Monday, October 12, 2009

Update to the Post Below

OK, if you haven't yet read the post below, read it and then come back to this one.

So after I finished that frantic blog post and hung up Skype, the screaming outside got louder, and now included clearly audible chants of (the ever-comforting) Allahu Akbar, or "God is great." Young men were running back and forth, yelling and holding banners.

Now, Ma'adi is a Cairo suburb that is divided into two parts: one is a posh area for very wealthy Egyptians and Western expats, and another one is a slum for the very poor. Not the best combination.

But I wasn't really worried about the mob. When I'm alone and not carrying obvious tourist gear, people in the Middle East can't readily tell that I'm a foreigner. I think I stand out more in Egypt than in Turkey and Syria, but people still give me shocked expressions when I speak English and tell me that I look Arab.

Besides, the mob probably had bigger things on its mind than me. I was, however, very worried about the military police, who were stationed not far away in small packs armed to the teeth. Even if this was a Muslim Brotherhood-led protest that had nothing to do with me, military bullets aren't so discriminating.
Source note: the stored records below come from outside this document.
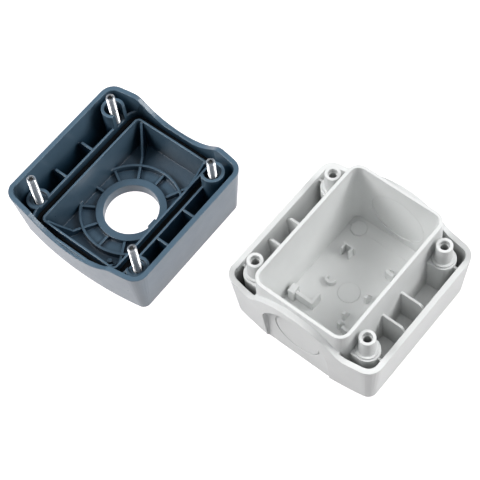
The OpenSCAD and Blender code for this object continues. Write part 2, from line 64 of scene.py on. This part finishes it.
# The table
# A plain white sheet that the two halves lie on. It is lit like the rest, and
# what the camera sees of it is lifted to white, so only the shadows stay grey.
class Wire:
    """One value on its way through a finish; arithmetic on it adds Math nodes."""

    def __init__(self, finish, socket):
        self.finish = finish
        self.socket = socket

    def math(self, operation, *values, clamp=False):
        return self.finish.node(
            "ShaderNodeMath",
            {"operation": operation, "use_clamp": clamp},
            dict(enumerate(values)),
        )

    def __add__(self, other):
        return self.math("ADD", self, other)

    def __radd__(self, other):
        return self.math("ADD", other, self)

    def __sub__(self, other):
        return self.math("SUBTRACT", self, other)

    def __mul__(self, other):
        return self.math("MULTIPLY", self, other)

    def __rmul__(self, other):
        return self.math("MULTIPLY", other, self)

    def held(self):
        """The same value kept between 0 and 1."""
        return self.math("ADD", self, 0.0, clamp=True)

    def ramp(self, start, stop):
        """0 at start and 1 at stop, eased at both ends."""
        return self.finish.node(
            "ShaderNodeMapRange",
            {"interpolation_type": "SMOOTHSTEP"},
            {"Value": self, "From Min": start, "From Max": stop},
        )


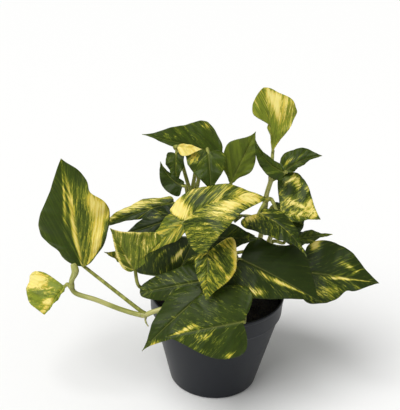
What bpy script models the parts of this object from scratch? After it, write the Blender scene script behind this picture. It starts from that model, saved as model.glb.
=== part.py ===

So just as I was about to sprint out of the internet cafe, run away from the rioters and to God knows where, somebody walked by with a TV held above his head. About forty men followed behind, chanting, screaming, yelling, etc.

It was Egypt's soccer match. They were walking the TV over to a cafe, where they set it down on a stand and everyone watched. Here's a picture, with the TV on the left side:


Utterly relieved, I joined them for a while and had some great conversations. A happy ending after all.